碳四液化气在离子浸渍改性纳米HZSM-5沸石上的转化反应研究

Effect of Ion-impregnation Treatment on the Transformation of C_4 LPG over Modified Nano-sized HZSM-5 Zeolite

在小型常压固定床反应器中研究了不同离子浸渍改性对纳米ZSM-5固体酸催化剂上丁烷和丁烯转化的影响.结果表明,混和碳四中异丁烷比正丁烷易转化,丁烯异构体的转化与其在原料中的含量有关.在贫烯烃原料中,丁烯倾向于生成.在富丁烯原料中,丁烯倾向于转化.但在两种情况下,产物中各丁烯含量大体上按异丁烯、顺反-丁烯-2和丁烯-1顺序递减.采用锌离子改性时异丁烷转化率提高、正丁烷转化率降低.锌离子改性有利于芳烃选择性,但是副产物甲烷和乙烷的产率也较高;铁离子改性对丁烷和丁烯的转化影响不大,但能减少甲烷和乙烷的生成,并提高芳烃选择性;与锌改性相比,锌钠双离子改性降低了异丁烷、正丁烷和丁烯-1的转化率,减少了芳烃产率,但能明显促进丙烯和丁烯的生成.上述结果为碳四液化气综合利用提供了有益信息.
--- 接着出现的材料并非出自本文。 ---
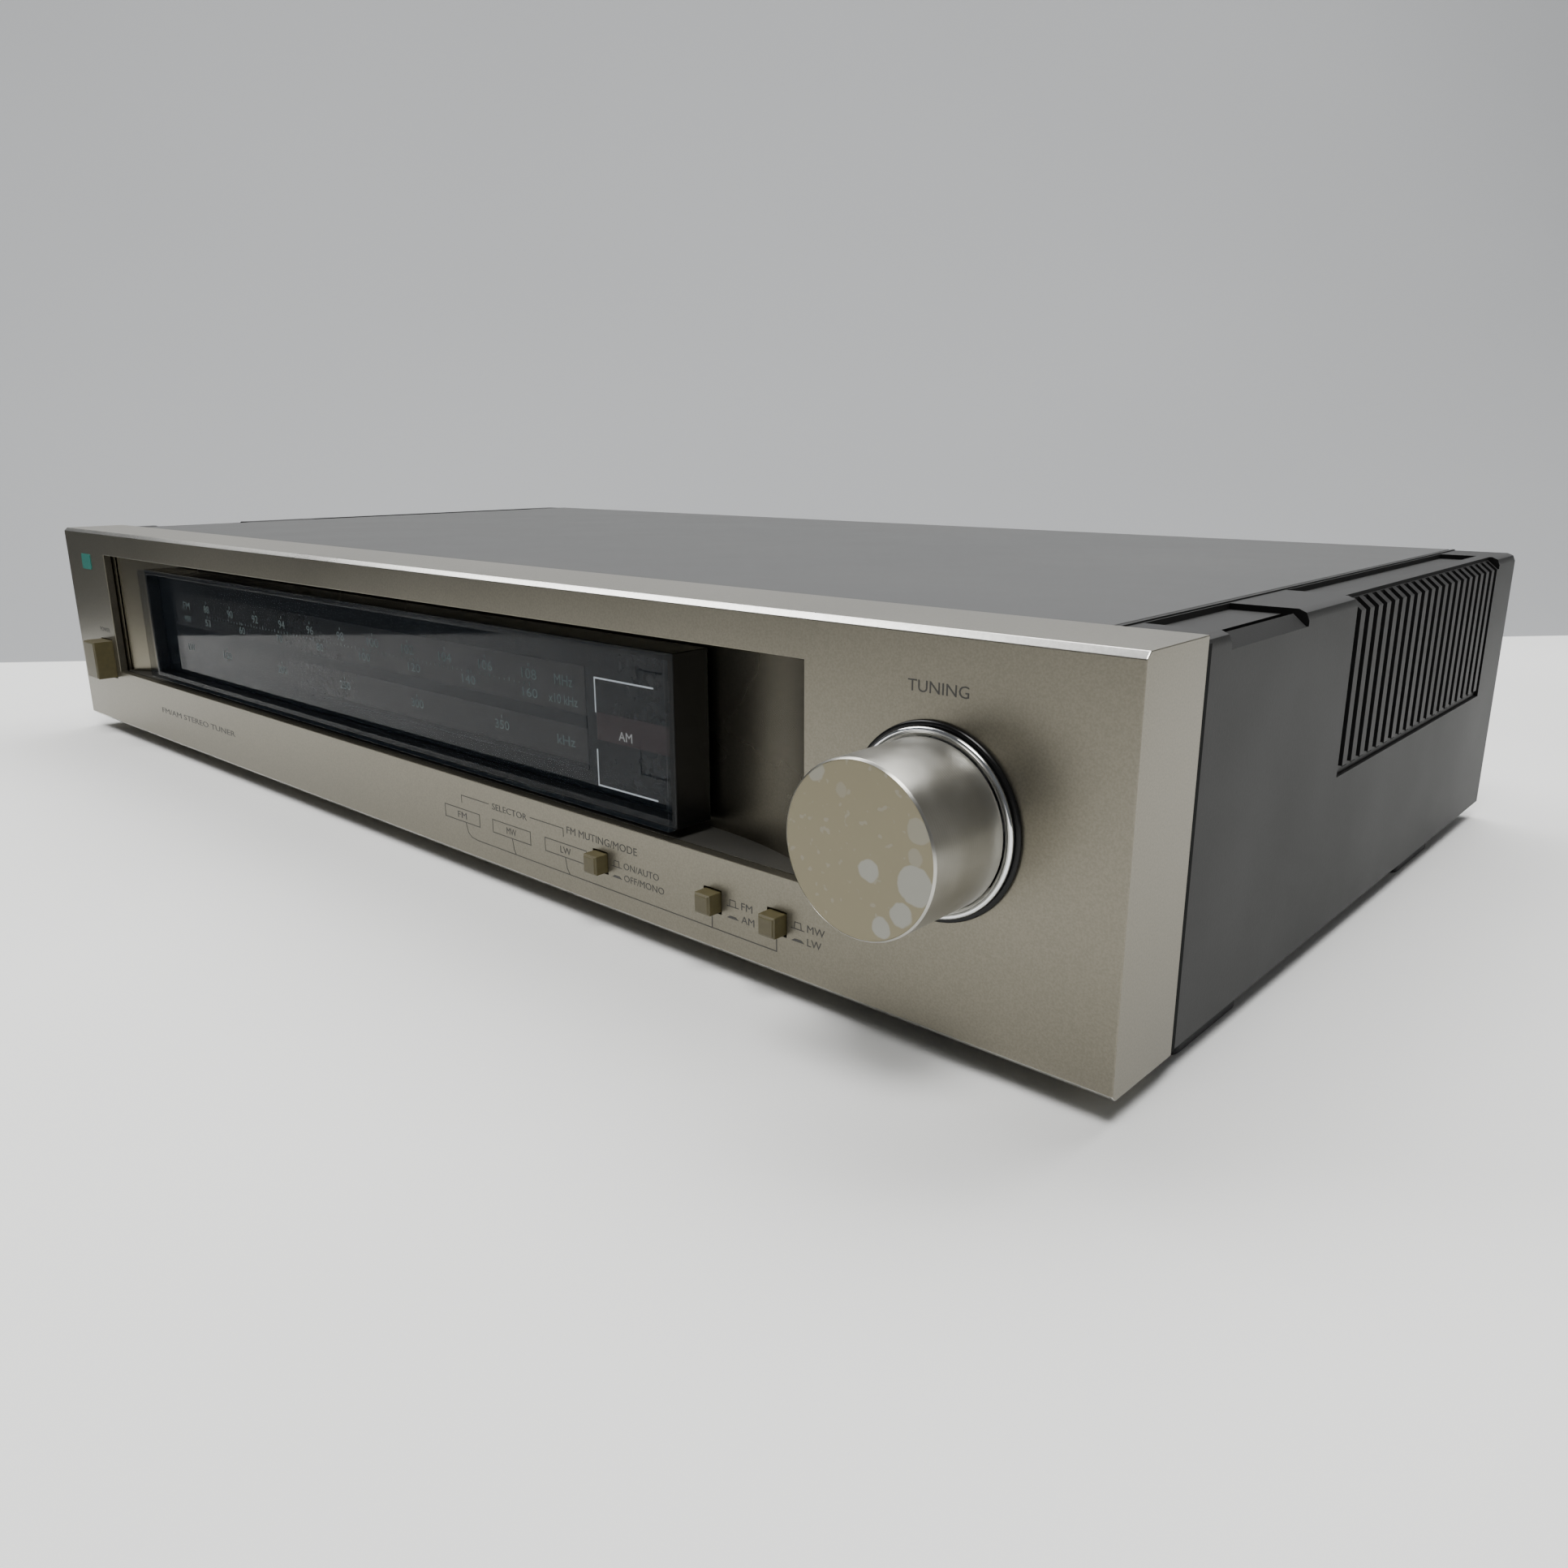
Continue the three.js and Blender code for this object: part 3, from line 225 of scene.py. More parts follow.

By impregnating ions onto nano-sized HZSM-5 zeolite and carrying out the catalytic cracking of C4 liquefied petroleum gas （LPG） over the modified catalysts in a small fixed-bed reactor,the effect of different ions modification on the conversion of the butane and butene was investigated. Results show that,in the mixed C4 hydrocarbon feed,iso-butane is more active than normal-butane. However,the transformations of butene isomers are strongly related to their content in the feed. When the content of butenes in the feed is low,the total butene content tends to increase by formation. On the other hand,when the content of butenes in the feed is high,the total butene content tends to decrease by transformation. However,under any of these conditions,the content of butene isomers in products was seen generally increase at the sequence of butene-1,trans（cis）-butene-2,and iso-butene. The impregnation of the HZSM-5 zeolite with Zn2＋ increases the conversion of iso-butane,but decrease the conversion of normal-butane. Zn^2＋ modified catalysts also show high aromatics selectivity at the cost of generating more methane and ethane. The impregnation of the HZSM-5 zeolite with Fe^3＋ has little impact on the conversion of butane and butane,but has large effect on increasing the aromatics selectivity and decreasing the productivity of methane and ethane by-products. The combination of Zn^2＋ impregnation with Na^＋ reduces the conversion rate of iso-butane,normal-butane and 1-butene,and the selectivity of aromatics. However,it favors the productivity of ethylene and propylene obviously. The above-mentioned results provide beneficial information for the comprehensive utilization of C4 liquefied petroleum gas （LPG）.